What are your hopes for the future of neuroscience, in terms of sustainability?

In terms of computing (my current niche), I hope that the average high-performance computing user will at least become aware that data processing and storage have a carbon footprint. I think this awareness would encourage researchers to be more mindful in how they use computers, and encourage them to seek out and engage with green computing tools and recommendations. In terms of actually running MRI scans, we currently rely on liquid helium for cooling. Liquid helium is just a byproduct of fossil fuel extraction, so it's inherently unsustainable. So we're going to need an innovative alternative here if we want to keep conducting neuroimaging research!


Who has been the most influential mentor in your career so far?

My supervisor Beth Jefferies has been an excellent mentor in designing, conducting, and publishing novel research paradigms. My current PI Charlotte Rae has also been a big inspiration in terms of translating an interest in environmental sustainability into my work, and in further developing expertise in fMRI analysis.


What's the most valuable piece of career advice you’ve ever been given?

Although possibly controversial, the best advice for me has been not to plan too hard. Speaking as someone whose career goals have changed a lot in the past 5 years, it's been refreshing to be able to dive into new projects which I find interesting, even if they don't fit well with my current specialism. It's felt like my career has been progressing well despite not focusing on a single topic, and it's meant I've been able to apply my skills to a wide variety of questions.


How do you see your career progressing in the future/where do you see yourself in 10 years?

In June 2024, I'll be starting on a new project with my current lab group, now focusing on the effects of working patterns on mental health, cognitive function, and brain activation. Alongside this, I'll continue work on the carbon footprint of neuroscience research computing, hopefully with some more opportunities to disseminate our recommendations to neuroimagers throughout the UK and beyond. I'm not sure what will follow that, but I'd love to keep working on research topics that have fairly direct implications for policy and health.

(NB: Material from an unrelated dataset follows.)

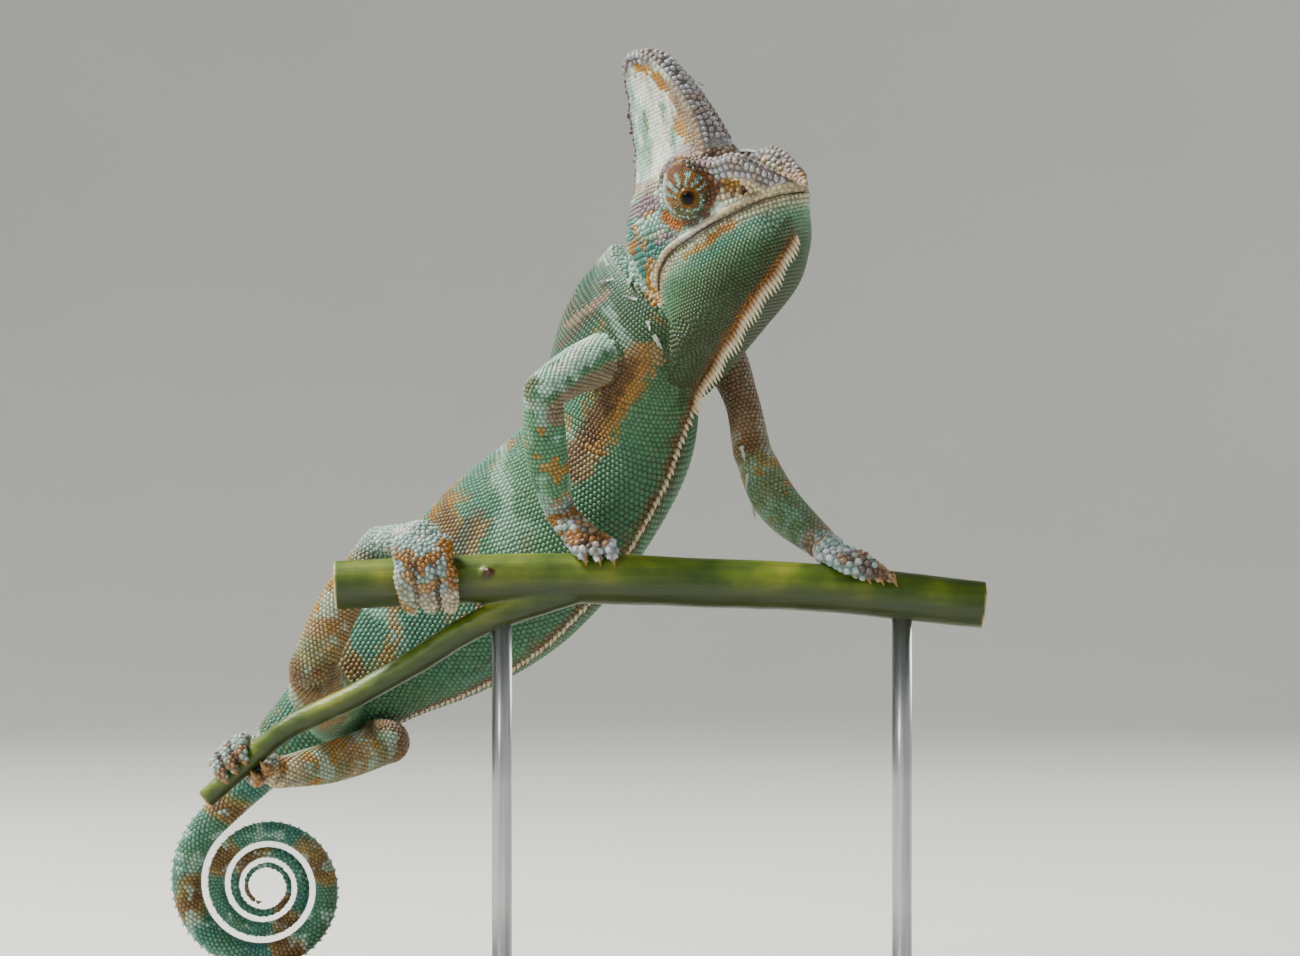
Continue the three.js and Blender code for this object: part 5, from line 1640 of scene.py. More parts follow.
def relief_of(points, label):
    """How tall scales stand against their size, and how dark the painted shade of the skin between them is.
    """
    a, b, c = in_head(points).T
    above = b - mouth_height(a)
    head = label == HEAD
    hard = hard_places(a, b, c, 15)
    tall, dark = (np.where(label >= FIRST_LIMB, limb, np.where(label > HEAD, lids, rest))
                  for limb, lids, rest in ((0.34, 0.36, 0.28), (0.55, 0.4, 0.46)))
    for here, height, shade in (
            (above >= 0, 0.3, 0.5), ((b > 20 + 0.1 * a) & ~hard, 0.06, 0.9), (hard, 0.38, 0.45),
            ((above > 0) & (above < 2.8), 0.14, 0.72),
            (line_gap(a, b, [(8.6, 2.8), (12, 4.6), (16.4, 7)]) < 2.2, 0.05, 0.92),
            ((np.abs(c) < 4.6) & (b < 21) & (a > 19) & (above > 3), 0.18, 0.7)):
        tall, dark = np.where(head & here, height, tall), np.where(head & here, shade, dark)
    return tall, dark * props().gap_shade


COATS = {
    "scales_head_right": lambda p, label: (label == HEAD) & (in_head(p)[:, 2] < 0),
    "scales_head_left": lambda p, label: (label == HEAD) & (in_head(p)[:, 2] >= 0),
    "scales_lids": lambda p, label: (label == TURRET_RIGHT) | (label == TURRET_LEFT),
    "scales_chest": lambda p, label: (label == TRUNK) & (trunk_place(p)[0] < 3.2),
    "scales_belly": lambda p, label: (label == TRUNK) & (np.abs(trunk_place(p)[0] - 4.45) <= 1.25),
    "scales_loin": lambda p, label: (label == TRUNK) & (trunk_place(p)[0] > 5.7),
    "scales_tail": lambda p, label: label == TAIL,
}
COATS.update({
    f"scales_{name}": lambda p, label, own=number: label == own
    for number, name in enumerate(LIMBS, FIRST_LIMB)})


# ------------------------------------------------------------------ spines, the mouth's crease and claws


SPINE_NODES = {
    "entry": "NodeGroupInput", "cone": "GeometryNodeMeshCone", "place": "GeometryNodeInputPosition",
    "apart": "ShaderNodeSeparateXYZ", "square": "ShaderNodeMath", "shift": "ShaderNodeMath",
    "offset": "ShaderNodeCombineXYZ", "bent": "GeometryNodeSetPosition",
    "lie": "GeometryNodeInputNamedAttribute", "size": "GeometryNodeInputNamedAttribute",
    "turn": "FunctionNodeEulerToRotation", "stand": "GeometryNodeInstanceOnPoints",
    "real": "GeometryNodeRealizeInstances", "painted": "GeometryNodeSetMaterial", "exit": "NodeGroupOutput",
}
SPINE_LINKS = (
    ("entry", "Sides", "cone", "Vertices"), ("entry", "Rings", "cone", "Side Segments"),
    ("place", 0, "apart", 0), ("apart", "Z", "square", 0), ("apart", "Z", "square", 1),
    ("square", 0, "shift", 0), ("entry", "Lean", "shift", 1), ("shift", 0, "offset", "X"),
    ("cone", "Mesh", "bent", "Geometry"), ("offset", 0, "bent", "Offset"),
    ("lie", "Attribute", "turn", 0), ("turn", 0, "stand", "Rotation"),
    ("size", "Attribute", "stand", "Scale"),
    ("entry", "Geometry", "stand", "Points"), ("bent", "Geometry", "stand", "Instance"),
    ("stand", "Instances", "real", "Geometry"), ("real", "Geometry", "painted", "Geometry"),
    ("entry", "Material", "painted", "Material"), ("painted", "Geometry", "exit", "Geometry"),
)


def spine_tree(name, lean):
    """Geometry Nodes that stand a leaning cone on each point of a mesh, then paint it."""
    tree = bpy.data.node_groups.new(name, "GeometryNodeTree")
    tree.interface.new_socket("Geometry", in_out="INPUT", socket_type="NodeSocketGeometry")
    for label, kind, value in (("Sides", "Int", 8), ("Rings", "Int", 4), ("Lean", "Float", lean)):
        socket = tree.interface.new_socket(label, in_out="INPUT", socket_type=f"NodeSocket{kind}")
        socket.default_value = value
    tree.interface.new_socket("Material", in_out="INPUT", socket_type="NodeSocketMaterial")
    tree.interface.new_socket("Geometry", in_out="OUTPUT", socket_type="NodeSocketGeometry")
    nodes = {key: tree.nodes.new(kind) for key, kind in SPINE_NODES.items()}
    for key, value in (("Radius Top", 0.06), ("Radius Bottom", 1), ("Depth", 1)):
        nodes["cone"].inputs[key].default_value = value
    nodes["square"].operation = nodes["shift"].operation = "MULTIPLY"
    for key in ("lie", "size"):
        nodes[key].data_type = "FLOAT_VECTOR"
        nodes[key].inputs["Name"].default_value = key
    for start, output, end, entry in SPINE_LINKS:
        tree.links.new(nodes[start].outputs[output], nodes[end].inputs[entry])
    return tree


def facing_turn(out, along):
    """The turn, as Euler angles, whose Z runs along out and whose X leans along."""
    across = unit(np.cross(out, along))
    ahead = np.cross(across, out)
    return Matrix(np.stack([ahead, across, out], axis=1).tolist()).to_euler("XYZ")


def spines(name, roots, outs, alongs, lengths, widths, lean, material):
    """One piece of leaning spines, made by Geometry Nodes from their roots."""
    mesh = bpy.data.meshes.new(name)
    mesh.from_pydata([tuple(root * MM) for root in roots], [], [])
    turn = mesh.attributes.new("lie", "FLOAT_VECTOR", "POINT")
    turns = [tuple(facing_turn(out, along)) for out, along in zip(outs, alongs)]
    turn.data.foreach_set("vector", np.array(turns).ravel())
    size = mesh.attributes.new("size", "FLOAT_VECTOR", "POINT")
    size.data.foreach_set("vector", (np.stack([widths, widths, lengths], axis=1) * MM).ravel())
    obj = bpy.data.objects.new(name, mesh)
    bpy.context.scene.collection.objects.link(obj)
    tree = spine_tree(name, lean)
    modifier = obj.modifiers.new("spines", "NODES")
    modifier.node_group = tree
    sockets = {item.name: item.identifier for item in tree.interface.items_tree if item.in_out == "INPUT"}
    modifier[sockets["Material"]] = material
    result = bpy.data.meshes.new_from_object(obj.evaluated_get(bpy.context.evaluated_depsgraph_get()))
    bpy.data.objects.remove(obj)
    return piece(name, result, material)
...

Outside of your career, what do you enjoy doing most?

I'm an avid indoor boulderer, which is probably the hobby I spend most time on these days. After a bit of a hiatus I've also been trying to get back into playing music, including guitar and banjo.

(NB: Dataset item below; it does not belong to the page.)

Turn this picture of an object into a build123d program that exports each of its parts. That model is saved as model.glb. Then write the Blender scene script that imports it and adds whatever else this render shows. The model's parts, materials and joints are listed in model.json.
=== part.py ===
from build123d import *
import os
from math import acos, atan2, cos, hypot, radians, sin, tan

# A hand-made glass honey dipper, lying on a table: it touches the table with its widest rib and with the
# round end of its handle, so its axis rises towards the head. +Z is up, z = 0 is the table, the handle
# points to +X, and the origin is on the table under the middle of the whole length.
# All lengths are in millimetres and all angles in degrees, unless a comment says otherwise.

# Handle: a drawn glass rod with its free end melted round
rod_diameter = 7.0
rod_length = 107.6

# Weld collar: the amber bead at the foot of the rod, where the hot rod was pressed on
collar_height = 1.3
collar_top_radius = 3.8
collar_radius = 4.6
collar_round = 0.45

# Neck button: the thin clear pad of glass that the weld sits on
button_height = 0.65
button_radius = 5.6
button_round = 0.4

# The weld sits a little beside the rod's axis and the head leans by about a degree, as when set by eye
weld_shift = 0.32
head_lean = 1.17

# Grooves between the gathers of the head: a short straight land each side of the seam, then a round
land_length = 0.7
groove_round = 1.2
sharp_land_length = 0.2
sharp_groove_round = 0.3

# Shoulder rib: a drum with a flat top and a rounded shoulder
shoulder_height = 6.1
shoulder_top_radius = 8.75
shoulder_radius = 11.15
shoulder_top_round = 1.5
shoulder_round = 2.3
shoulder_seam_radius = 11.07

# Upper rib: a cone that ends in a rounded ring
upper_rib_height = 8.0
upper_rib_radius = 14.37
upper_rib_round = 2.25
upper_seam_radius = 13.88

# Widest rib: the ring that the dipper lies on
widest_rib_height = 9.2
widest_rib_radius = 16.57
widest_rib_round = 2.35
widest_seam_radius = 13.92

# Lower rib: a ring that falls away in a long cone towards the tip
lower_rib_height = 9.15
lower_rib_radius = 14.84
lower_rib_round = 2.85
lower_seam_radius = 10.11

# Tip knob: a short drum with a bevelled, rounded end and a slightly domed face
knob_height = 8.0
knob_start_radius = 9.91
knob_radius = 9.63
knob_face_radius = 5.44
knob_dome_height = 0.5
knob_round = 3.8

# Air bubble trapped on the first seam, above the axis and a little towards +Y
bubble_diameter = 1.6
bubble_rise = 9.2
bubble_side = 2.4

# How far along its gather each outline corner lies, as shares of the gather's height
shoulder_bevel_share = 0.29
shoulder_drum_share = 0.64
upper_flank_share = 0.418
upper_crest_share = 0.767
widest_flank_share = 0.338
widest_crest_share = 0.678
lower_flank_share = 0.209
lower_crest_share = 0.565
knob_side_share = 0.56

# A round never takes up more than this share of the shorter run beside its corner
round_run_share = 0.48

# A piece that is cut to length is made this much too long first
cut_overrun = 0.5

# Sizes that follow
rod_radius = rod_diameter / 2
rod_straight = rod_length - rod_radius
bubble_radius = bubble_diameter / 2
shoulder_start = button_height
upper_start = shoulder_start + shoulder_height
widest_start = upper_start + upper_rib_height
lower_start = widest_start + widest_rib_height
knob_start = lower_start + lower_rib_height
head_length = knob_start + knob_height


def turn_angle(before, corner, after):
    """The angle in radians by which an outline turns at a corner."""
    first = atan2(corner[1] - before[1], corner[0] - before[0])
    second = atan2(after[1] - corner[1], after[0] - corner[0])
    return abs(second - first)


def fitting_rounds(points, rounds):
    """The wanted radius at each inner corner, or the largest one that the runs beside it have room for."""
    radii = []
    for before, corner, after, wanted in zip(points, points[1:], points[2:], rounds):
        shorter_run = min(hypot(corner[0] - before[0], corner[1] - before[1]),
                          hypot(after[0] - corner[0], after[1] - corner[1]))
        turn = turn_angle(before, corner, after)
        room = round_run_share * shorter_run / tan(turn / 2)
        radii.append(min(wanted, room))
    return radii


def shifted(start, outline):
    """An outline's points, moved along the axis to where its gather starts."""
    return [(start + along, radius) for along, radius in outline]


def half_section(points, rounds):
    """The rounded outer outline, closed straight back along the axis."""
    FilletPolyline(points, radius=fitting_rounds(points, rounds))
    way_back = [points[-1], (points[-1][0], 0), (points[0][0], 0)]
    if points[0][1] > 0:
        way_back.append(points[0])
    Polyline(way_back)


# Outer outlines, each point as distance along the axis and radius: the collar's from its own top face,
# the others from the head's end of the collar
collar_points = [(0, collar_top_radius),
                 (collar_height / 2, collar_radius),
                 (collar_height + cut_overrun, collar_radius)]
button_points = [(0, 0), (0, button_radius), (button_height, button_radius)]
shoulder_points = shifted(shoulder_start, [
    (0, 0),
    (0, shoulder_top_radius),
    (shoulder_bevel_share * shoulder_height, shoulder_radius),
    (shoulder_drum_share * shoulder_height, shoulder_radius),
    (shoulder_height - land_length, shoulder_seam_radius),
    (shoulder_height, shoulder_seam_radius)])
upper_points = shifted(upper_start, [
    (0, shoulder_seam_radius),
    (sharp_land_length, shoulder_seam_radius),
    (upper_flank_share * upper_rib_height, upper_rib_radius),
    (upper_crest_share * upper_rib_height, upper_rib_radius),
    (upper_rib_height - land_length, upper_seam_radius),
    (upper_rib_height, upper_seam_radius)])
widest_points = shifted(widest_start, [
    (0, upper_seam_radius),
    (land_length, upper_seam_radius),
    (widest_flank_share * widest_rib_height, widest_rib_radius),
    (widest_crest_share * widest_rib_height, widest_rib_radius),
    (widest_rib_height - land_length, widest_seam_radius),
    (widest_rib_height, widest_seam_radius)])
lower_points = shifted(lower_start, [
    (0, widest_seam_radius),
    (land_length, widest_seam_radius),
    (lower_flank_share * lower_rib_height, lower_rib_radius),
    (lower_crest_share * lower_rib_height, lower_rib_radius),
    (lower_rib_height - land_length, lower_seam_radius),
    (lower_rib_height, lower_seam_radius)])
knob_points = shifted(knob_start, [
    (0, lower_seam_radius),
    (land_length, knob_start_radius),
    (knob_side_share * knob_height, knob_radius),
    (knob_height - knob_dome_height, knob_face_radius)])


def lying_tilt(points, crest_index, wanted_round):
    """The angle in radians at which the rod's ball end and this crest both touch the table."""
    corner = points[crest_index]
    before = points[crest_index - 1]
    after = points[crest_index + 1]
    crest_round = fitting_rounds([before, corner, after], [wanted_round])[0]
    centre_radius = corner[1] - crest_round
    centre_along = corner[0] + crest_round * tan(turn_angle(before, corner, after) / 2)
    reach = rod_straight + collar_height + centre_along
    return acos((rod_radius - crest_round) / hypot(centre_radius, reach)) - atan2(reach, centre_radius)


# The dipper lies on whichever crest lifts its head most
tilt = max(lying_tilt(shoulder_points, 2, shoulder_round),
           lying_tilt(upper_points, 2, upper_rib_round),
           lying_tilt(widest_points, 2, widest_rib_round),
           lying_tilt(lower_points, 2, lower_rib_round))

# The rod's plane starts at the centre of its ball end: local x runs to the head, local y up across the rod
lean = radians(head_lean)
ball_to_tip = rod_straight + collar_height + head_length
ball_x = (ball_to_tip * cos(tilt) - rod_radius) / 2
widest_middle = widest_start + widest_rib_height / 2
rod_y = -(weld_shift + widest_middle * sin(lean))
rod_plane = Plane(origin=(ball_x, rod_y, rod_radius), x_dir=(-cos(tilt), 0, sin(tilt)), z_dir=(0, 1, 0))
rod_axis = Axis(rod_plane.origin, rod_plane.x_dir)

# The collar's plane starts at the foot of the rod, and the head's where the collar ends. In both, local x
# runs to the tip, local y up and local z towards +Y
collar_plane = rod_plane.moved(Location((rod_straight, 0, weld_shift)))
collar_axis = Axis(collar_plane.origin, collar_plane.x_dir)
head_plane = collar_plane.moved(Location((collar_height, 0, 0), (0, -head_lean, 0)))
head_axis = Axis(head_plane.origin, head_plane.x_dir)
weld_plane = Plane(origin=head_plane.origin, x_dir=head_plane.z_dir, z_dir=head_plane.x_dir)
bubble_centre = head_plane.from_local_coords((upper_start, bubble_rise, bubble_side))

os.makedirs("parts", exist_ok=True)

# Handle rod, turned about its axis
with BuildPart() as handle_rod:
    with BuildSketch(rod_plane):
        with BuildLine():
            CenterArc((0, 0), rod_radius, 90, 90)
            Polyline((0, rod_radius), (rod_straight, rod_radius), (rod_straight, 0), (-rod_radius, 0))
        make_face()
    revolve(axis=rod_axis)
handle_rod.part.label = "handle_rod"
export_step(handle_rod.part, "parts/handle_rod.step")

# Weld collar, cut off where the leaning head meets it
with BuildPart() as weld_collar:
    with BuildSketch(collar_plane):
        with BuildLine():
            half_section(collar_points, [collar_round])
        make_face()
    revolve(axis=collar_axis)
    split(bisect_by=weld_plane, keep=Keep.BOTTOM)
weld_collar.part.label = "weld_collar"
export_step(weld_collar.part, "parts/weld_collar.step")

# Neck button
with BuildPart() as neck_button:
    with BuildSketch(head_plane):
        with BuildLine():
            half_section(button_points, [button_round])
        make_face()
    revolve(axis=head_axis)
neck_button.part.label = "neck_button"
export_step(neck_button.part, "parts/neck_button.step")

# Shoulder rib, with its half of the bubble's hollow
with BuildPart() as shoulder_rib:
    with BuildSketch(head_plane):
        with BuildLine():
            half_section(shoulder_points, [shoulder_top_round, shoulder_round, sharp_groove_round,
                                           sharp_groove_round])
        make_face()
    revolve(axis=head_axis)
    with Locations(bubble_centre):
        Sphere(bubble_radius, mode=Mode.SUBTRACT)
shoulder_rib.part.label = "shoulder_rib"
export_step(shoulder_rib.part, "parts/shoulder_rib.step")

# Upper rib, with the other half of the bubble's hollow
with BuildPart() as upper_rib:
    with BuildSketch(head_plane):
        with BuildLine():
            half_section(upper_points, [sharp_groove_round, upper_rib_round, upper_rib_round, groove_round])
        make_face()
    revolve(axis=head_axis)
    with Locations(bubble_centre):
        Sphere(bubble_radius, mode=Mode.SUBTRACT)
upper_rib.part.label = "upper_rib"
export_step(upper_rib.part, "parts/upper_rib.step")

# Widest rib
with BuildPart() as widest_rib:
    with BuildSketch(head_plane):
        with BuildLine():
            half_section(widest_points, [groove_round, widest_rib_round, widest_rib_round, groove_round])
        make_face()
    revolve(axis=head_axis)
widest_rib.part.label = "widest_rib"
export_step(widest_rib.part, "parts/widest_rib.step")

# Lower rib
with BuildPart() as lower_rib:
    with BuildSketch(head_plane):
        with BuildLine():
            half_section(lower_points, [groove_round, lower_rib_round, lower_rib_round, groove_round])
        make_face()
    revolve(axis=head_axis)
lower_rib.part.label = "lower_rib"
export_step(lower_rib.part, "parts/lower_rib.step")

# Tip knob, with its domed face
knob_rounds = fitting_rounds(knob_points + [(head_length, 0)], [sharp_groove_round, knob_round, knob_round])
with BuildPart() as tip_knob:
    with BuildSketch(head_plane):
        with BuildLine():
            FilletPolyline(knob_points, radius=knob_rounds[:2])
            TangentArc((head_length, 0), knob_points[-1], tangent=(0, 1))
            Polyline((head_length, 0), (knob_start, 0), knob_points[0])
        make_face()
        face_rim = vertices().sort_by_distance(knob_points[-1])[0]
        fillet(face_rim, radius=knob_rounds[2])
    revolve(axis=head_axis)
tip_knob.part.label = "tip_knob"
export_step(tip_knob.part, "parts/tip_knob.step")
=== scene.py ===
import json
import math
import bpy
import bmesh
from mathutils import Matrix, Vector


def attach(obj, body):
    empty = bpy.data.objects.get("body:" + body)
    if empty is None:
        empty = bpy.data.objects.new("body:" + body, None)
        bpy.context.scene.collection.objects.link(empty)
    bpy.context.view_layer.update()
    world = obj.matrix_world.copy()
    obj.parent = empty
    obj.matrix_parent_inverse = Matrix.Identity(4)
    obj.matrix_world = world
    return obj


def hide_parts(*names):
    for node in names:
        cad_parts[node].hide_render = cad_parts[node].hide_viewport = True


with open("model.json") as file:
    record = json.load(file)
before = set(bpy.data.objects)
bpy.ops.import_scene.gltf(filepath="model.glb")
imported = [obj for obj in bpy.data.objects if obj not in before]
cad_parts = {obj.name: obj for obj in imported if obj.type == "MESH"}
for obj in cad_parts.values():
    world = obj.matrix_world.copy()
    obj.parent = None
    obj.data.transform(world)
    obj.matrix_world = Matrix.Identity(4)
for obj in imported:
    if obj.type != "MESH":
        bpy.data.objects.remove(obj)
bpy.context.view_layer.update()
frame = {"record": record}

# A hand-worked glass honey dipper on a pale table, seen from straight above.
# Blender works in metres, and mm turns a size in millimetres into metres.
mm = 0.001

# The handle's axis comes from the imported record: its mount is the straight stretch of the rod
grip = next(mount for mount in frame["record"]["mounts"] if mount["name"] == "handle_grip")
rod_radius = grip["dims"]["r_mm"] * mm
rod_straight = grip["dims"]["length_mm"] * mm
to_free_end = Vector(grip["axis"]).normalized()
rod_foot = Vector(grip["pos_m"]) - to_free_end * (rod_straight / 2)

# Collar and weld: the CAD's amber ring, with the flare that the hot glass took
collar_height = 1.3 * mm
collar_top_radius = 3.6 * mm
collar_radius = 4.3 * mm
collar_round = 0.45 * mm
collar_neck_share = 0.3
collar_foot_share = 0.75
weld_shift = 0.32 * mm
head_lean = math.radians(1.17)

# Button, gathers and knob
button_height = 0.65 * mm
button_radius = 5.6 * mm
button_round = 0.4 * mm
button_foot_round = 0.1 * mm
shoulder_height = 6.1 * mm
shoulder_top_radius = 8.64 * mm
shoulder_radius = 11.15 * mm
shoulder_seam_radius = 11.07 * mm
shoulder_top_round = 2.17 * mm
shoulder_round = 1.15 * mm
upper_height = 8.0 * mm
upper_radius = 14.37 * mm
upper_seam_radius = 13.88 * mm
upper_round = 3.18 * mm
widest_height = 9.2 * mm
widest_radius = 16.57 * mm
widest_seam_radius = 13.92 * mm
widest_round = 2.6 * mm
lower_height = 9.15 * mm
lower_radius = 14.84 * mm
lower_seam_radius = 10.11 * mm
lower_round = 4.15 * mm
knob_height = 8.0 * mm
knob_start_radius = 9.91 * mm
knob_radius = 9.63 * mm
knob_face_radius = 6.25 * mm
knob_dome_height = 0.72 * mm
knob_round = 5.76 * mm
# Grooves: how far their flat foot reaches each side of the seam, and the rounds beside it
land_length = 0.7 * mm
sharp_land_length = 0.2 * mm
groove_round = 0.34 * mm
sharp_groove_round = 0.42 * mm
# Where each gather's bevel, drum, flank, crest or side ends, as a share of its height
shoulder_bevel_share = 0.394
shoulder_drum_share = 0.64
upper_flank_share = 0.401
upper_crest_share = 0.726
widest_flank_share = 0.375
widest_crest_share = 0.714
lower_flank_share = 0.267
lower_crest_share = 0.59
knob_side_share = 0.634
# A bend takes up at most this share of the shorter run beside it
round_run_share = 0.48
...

What do you think is the greatest scientific discovery of all time?

Although it might sound boring, I would say the discovery of natural selection. It's hard to think of another discovery that has been so central to modern science while also being so intuitive and easy to grasp.


Do you have a favourite science book, or a book you would recommend every neuroscientist reads?

For anyone interested in neuropsychology, I'd recommend 'Patient H. M.: A Story of Memory, Madness, and Family Secrets' by Luke Ditrich. It's a really nicely written account of our history of trying to understand and treat the human brain, including some cases where we've maybe done more harm than good. I'd also recommend 'Other Minds: The Octopus, the Sea, and the Deep Origins of Consciousness' by Peter Godfrey-Smith, which dives into the ways cephalopods, like octopuses, experience the world, and their capacity for conscious experience.


What’s your favorite science quote?

I don't think it's an actual quote that can be attributed to anyone, but I like "Good science takes time" as a mantra. It's a nice reminder that in order to make real change, we need high quality and collaborative work that isn't overly constrained by the more toxic elements of academic research culture.


And finally… are there any other specific issues or initiatives in science that you are involved with or are passionate about?

Over the past year, I've become more engaged in open sciences practices including preregistration and sharing of all data and code from research projects. I think this is crucial for conducting reproducible and accountable science.


Thanks for such a fascinating and informative interview Nick. Keep up the great work, and we look forward to following the development of your excellent initiatives!